Invited Speakers


Herbert Clark

Stanford University
Talk title: “On Timing Gestures”
Herbert H. Clark is Albert Ray Lang Professor of Psychology at Stanford University. He is author of several books on language use, including Psychology and Language (with Eve V. Clark), Arenas of Language Use, and Using Language. He is also author of over a hundred journal articles and chapters in both psychology and linguistics. His research has focused on how people use language, especially in everyday conversation. Clark was a John Simon Guggenheim Fellow and a fellow at the Center for Advanced Study in the Behavioral Sciences, and has been elected to the American Academy of Arts and Sciences and the Royal Dutch Academy of Arts and Sciences. He has received a life-time achievement award from the Society for Text and Discourse, and an honorary doctorate from the University of Neuchâtel.


Susan Wagner Cook

University of Iowa
Talk title: “Space and Time on Our Hands: How Gesture Influences Communication and Learning”
Susan Wagner Cook’s research explores human communication and cognition, with a particular focus on how children and adults express and incorporate information using both speech and gesture.

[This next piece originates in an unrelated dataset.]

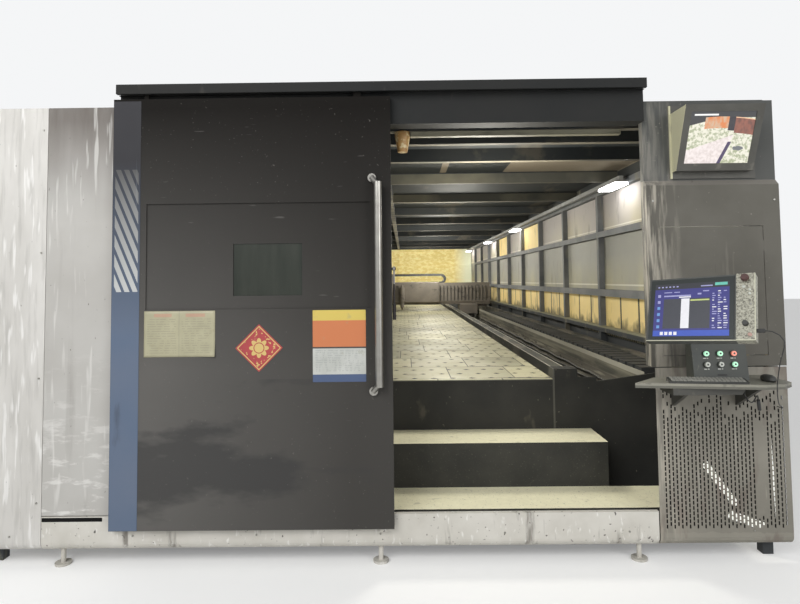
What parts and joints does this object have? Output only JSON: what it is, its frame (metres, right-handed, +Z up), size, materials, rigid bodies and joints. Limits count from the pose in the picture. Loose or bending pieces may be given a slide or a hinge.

Her research suggests that hand gesture can have a variety of effects on speakers and listeners, not only facilitating their communication, but also influencing learning and memory. In ongoing work, she is exploring how the mind, the body and the environment interact in support of communication and learning. The overarching thread uniting all of this work is how people express their thoughts in their hand movements in conjunction with speech, how others extract this information, and the implications for ongoing cognition and learning over time. To this end, she does studies with both children and adults, integrating across cognitive and developmental perspectives.


Marjorie H. Goodwin

Talk title: “Intertwining Bodies to Accomplish Co-operative Sociality”
Marjorie Harness Goodwin is Professor of Anthropology at UCLA. Her books, He-Said-She-Said and The Hidden Life of Girls: Games of Stance, Status, and Exclusion investigate how talk is used to build social organization, with particular emphasis on the social worlds of young girls. Her work also focuses on many different facets of the organization of bodies interacting with other bodies, including touch, gesture, prosody, and emotion.


Marianne Gullberg

Lund University
Talk title: “Why gestures are not (only) a compensatory device – evidence from language learners”
Marianne Gullberg’s research is multidisciplinary and multimodal. She studies adult second language (L2) acquisition and use, L2/bilingual processing, and gesture production and comprehension in acquisition using a range of techniques including eye-tracking, ERPs, and more traditional behavioral methods. She is interested in the human language learning capacity, in how the representations of a new language develop and co-exist with the representations of other languages in the minds and brains of individuals, and in the multimodal expression of language in real time. Gesture analysis is used as a tool to probe these issues further, but gestures are also studied in a perspective of cross-modal information processing. Between 2003-2008, she headed the group The Dynamics of Multilingual Processing at the Max Planck Institute for Psycholinguistics, the Netherlands (with Prof. P. Indefrey). She is also co-founder of the Nijmegen Gesture Centre (with Prof. A. Özyurek).


Asli Özyürek

MPI Nijmegen and Radboud University
Talk title: “Visible communicative acts in gesture, sign, and the brain”
Asli Ozyurek has a joint PhD in Psychology and Linguistics from the University of Chicago. She is currently a professor at Radboud University Nijmegen and research fellow of the Max Planck Institute for Psycholinguistics and Donders Center for Brain, Cognition and Behavior. She investigates to what extent our knowledge and use of bodily actions interact with language, its processing, and use in communication. She focuses on two domains of human communicative behavior in which body and language are closely related:

  • gestures that speakers use spontaneously
  • sign languages (established or emerging) used by deaf people

She uses an interdisciplinary approach (linguistic and psychological) and a combination of methods and techniques such as linguistic analysis, comparative (developmental, cross-linguistic) and experimental methods as well as brain imaging (ERP, fMRI).


Andy Wilson

Microsoft Research
Talk title: “Interacting in Spatial Augmented Reality”
Andy Wilson is a principal researcher at Microsoft Research. His work is focused on applying sensing techniques to enable new styles of human-computer interaction. Today that means multi-touch and gesture-based interfaces, display technologies, depth cameras and so-called “natural” interfaces. In 2002 he helped found the Surface Computing group at Microsoft. He manages the Natural Interaction Research group at Microsoft Research. Before joining Microsoft, he obtained his BA at Cornell University, and MS and PhD at the MIT Media Laboratory.